Voting for TARP was unpopular because American voters blamed Wall Street for getting us into this mess in the first place and it didn't help them directly. What it did do what keep a bad situation from getting worse, but try telling that to someone who just lost their job.
Like it or not, history will show that TARP got us out of a dire situation and was instrumental in putting us on the road to economic recovery.
Politicians love to criticize the $700 billion bailout to banks, insurance companies and the auto industry made by President George W. Bush and President Barack Obama. But there is something about the bailout program that most politicians will not share with you.
The Troubled Asset Relief Program, or TARP - otherwise known as the Big Government Bailout - was a tremendous success.
First of all, only $387 billion of the $700 billion was actually spent. Second, most of that money has either been repaid or is scheduled to be repaid. Third, the funds are being repaid with interest.
The deadline for asking for TARP money was Sept. 30. So we can now get a better idea of how the TARP funds were used, as well as the method and timeline for repayment. We now know, for example, that most of the borrowed money went to banks. What most people may not know, however, is that the banks have already repaid 75 percent of the money loaned to them with interest. For example, JP Morgan repaid its loan with $795 million in interest. Goldman Sacks paid $425 million in interest, and BB&T paid $93 billion in interest.
About $70 billion of the money went to save the American International Group or AIG. Last week the government announced that it had negotiated a repayment plan that involves the public sale of AIG stock owned by the U.S. government. If the government's stock was sold based upon AIG's closing stock price on October 1, the government would earn a $22 billion profit. And as AIG's stock continues to increase in value, so does the profit.
The rest of the TARP money was used to save the U.S. auto industry, as well as thousands of jobs from suppliers who depend upon the auto industry for their survival. Most, if not all, of this money is expected to be returned with interest. General Motors, for example, will soon be selling public stock again, perhaps as early as next month.
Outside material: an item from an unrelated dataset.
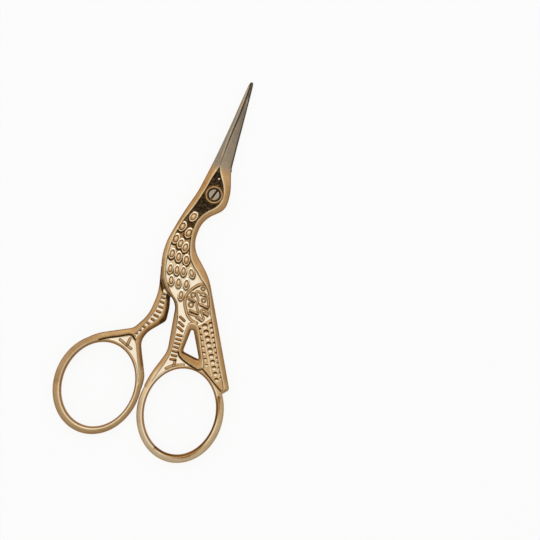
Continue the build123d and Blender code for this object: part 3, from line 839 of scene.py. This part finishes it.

As the government's stock in GM is sold, more TARP money returns to the U.S. Treasury.
According to the latest estimate, in a worst-case scenario, the real cost of TARP will be between $30 and $50 billion, not the $700 billion you hear from politicians. In a more likely scenario, the U.S. government will make a profit from TARP investments that save us from a second depression.
Not bad for a government program. But according to a recent poll by Bloomberg News, only 30 percent of Americans believe that TARP was necessary even though economists believe that without TARP, unemployment would have peaked at 16 percent instead of 10 percent.
For some politicians who voted for the unpopular TARP, the good news about the program's success comes too late. Bob Bennett, for example, a Republican senator from Utah, lost his primary bid mostly because of his TARP vote. He recently said, "My career is over, but I do hope that we can get the word out that TARP, number one, did save the world from a financial meltdown and, number two, did so in a manner that, I believe, won't cost the taxpayer anything."
Voting for TARP was unpopular because American voters blamed Wall Street for getting us into this mess in the first place and it didn't help them directly. What it did do what keep a bad situation from getting worse, but try telling that to someone who just lost their job.
Like it or not, history will show that TARP got us out of a dire situation and was instrumental in putting us on the road to economic recovery.